>> Start Dataset entries

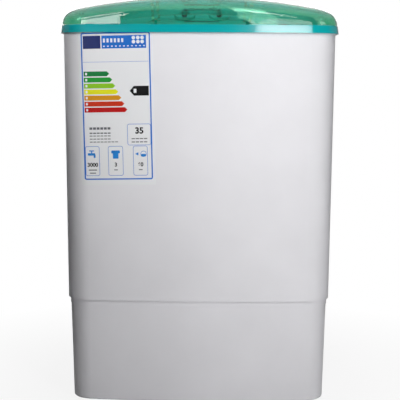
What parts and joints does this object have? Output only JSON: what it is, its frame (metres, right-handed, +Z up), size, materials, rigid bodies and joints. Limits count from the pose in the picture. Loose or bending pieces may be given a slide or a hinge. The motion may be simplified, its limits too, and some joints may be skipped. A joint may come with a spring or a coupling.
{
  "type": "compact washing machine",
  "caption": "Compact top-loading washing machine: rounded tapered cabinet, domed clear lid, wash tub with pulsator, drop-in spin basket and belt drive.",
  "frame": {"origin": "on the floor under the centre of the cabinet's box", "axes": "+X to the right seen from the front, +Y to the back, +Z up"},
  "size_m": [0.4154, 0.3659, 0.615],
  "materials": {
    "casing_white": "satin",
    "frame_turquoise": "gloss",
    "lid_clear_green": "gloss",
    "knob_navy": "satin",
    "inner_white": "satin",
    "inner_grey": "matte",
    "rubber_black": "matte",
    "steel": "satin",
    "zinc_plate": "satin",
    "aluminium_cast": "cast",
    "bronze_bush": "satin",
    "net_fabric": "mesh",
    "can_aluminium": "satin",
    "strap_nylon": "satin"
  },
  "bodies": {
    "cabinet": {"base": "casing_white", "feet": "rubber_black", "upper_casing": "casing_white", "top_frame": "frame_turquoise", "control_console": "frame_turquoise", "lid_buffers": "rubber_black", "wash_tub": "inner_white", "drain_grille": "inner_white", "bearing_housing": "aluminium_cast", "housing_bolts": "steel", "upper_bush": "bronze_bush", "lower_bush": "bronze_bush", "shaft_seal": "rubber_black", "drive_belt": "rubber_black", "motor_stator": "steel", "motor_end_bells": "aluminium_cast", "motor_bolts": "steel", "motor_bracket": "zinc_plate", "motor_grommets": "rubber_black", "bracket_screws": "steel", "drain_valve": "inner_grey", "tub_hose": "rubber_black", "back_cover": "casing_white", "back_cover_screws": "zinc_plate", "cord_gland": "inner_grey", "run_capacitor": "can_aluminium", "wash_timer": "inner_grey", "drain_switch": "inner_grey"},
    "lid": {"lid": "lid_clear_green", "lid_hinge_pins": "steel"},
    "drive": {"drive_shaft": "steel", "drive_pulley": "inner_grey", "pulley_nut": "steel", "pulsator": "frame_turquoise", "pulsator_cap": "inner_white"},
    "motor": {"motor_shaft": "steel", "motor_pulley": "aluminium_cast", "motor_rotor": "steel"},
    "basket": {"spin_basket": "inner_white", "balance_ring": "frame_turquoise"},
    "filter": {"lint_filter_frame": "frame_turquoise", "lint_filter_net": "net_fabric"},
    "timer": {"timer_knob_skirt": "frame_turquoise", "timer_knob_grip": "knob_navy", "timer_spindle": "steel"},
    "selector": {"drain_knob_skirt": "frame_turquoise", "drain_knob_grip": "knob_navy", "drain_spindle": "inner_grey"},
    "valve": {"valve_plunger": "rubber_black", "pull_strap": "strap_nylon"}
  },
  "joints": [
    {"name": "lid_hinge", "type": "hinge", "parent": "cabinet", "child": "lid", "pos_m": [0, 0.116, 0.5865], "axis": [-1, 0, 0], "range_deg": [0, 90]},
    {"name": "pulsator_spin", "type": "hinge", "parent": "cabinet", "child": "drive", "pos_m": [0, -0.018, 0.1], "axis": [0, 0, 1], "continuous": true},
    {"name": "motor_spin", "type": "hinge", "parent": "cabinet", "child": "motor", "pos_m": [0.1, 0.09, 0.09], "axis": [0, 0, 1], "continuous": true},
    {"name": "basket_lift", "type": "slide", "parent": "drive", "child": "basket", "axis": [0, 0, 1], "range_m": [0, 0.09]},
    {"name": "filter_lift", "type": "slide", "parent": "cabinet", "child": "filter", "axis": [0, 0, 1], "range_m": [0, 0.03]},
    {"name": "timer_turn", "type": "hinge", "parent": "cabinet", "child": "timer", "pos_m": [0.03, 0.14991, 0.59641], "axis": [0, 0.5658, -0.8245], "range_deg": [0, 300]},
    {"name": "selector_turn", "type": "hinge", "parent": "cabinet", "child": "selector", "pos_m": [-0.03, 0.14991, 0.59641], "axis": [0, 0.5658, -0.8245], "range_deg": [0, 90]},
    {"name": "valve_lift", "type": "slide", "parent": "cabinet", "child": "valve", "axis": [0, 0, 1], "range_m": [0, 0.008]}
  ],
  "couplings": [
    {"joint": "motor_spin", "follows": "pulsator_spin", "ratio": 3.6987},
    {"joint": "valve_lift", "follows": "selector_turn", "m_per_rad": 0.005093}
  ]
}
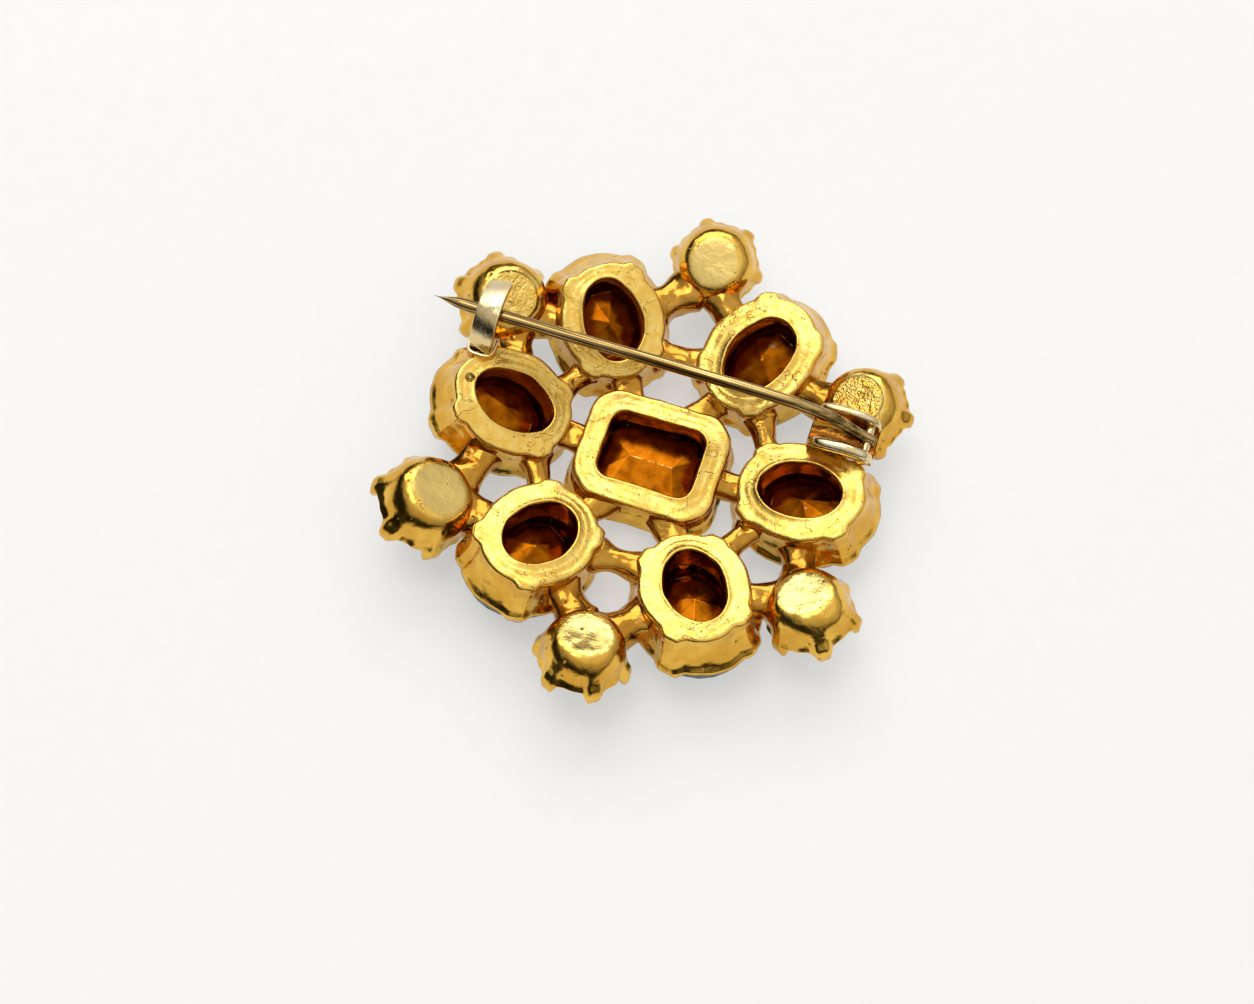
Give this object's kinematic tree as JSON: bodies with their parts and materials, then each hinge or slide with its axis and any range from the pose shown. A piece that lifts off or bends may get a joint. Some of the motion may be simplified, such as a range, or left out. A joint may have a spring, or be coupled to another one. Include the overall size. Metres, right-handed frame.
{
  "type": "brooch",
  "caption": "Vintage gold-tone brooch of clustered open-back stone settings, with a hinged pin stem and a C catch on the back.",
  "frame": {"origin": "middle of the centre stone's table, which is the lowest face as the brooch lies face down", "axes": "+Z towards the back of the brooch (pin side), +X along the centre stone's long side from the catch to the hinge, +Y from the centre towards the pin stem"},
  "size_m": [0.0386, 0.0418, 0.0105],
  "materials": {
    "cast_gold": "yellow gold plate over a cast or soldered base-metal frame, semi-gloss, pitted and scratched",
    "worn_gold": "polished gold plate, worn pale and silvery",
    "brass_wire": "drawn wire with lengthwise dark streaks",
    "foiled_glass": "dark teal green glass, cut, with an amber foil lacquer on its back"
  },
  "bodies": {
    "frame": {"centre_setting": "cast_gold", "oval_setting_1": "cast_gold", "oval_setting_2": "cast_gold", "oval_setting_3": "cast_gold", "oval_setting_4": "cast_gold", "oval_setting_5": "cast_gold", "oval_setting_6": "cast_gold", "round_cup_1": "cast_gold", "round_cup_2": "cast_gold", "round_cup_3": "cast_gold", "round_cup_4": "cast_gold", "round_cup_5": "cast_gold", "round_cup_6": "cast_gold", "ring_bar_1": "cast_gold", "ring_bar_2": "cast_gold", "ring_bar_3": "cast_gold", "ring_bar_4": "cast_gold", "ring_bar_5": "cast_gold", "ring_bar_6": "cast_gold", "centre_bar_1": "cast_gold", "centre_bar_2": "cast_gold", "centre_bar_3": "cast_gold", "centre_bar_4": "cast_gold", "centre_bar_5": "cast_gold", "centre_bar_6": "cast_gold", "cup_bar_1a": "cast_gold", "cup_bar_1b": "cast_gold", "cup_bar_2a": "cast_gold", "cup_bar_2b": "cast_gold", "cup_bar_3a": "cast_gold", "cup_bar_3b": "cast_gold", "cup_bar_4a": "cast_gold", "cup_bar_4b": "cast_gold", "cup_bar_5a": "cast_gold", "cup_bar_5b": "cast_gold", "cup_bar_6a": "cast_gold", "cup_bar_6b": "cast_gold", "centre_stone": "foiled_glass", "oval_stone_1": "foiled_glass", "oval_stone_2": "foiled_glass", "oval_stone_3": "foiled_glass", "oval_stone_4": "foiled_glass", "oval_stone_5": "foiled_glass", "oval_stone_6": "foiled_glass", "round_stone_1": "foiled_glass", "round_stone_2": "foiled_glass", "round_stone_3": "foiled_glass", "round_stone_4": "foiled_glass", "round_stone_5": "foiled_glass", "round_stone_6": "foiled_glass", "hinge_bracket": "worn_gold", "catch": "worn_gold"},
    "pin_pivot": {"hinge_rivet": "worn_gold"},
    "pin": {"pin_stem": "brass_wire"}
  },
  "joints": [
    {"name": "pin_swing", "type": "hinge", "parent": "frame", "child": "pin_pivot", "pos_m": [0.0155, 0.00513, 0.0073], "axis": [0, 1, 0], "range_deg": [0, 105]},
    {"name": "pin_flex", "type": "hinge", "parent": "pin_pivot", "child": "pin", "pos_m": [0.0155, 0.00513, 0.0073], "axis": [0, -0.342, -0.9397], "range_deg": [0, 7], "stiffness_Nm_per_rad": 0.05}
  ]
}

>> End Dataset entries
>> Start Dataset entries

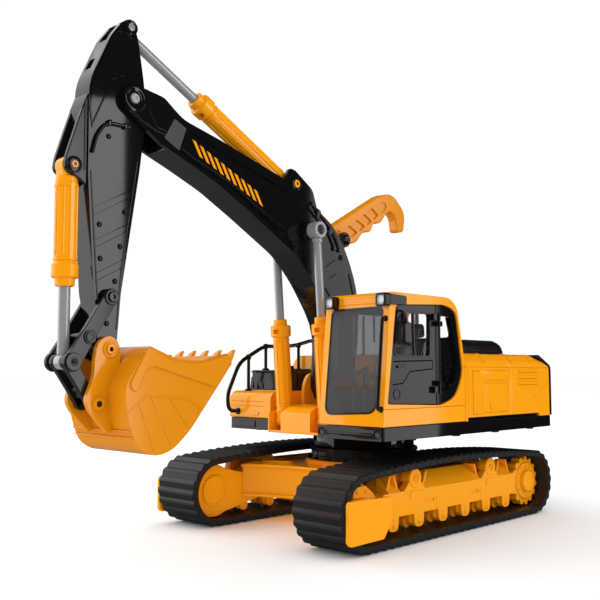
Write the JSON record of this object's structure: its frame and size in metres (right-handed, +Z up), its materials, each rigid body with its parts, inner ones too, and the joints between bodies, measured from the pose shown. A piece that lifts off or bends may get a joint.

>> End Dataset entries

§ **What you need to do**
Where a line contains "this", copy that line.

§ **The reply**
What parts and joints does this object have? Output only JSON: what it is, its frame (metres, right-handed, +Z up), size, materials, rigid bodies and joints. Limits count from the pose in the picture. Loose or bending pieces may be given a slide or a hinge. The motion may be simplified, its limits too, and some joints may be skipped. A joint may come with a spring or a coupling.
Give this object's kinematic tree as JSON: bodies with their parts and materials, then each hinge or slide with its axis and any range from the pose shown. A piece that lifts off or bends may get a joint. Some of the motion may be simplified, such as a range, or left out. A joint may have a spring, or be coupled to another one. Include the overall size. Metres, right-handed frame.
Write the JSON record of this object's structure: its frame and size in metres (right-handed, +Z up), its materials, each rigid body with its parts, inner ones too, and the joints between bodies, measured from the pose shown. A piece that lifts off or bends may get a joint.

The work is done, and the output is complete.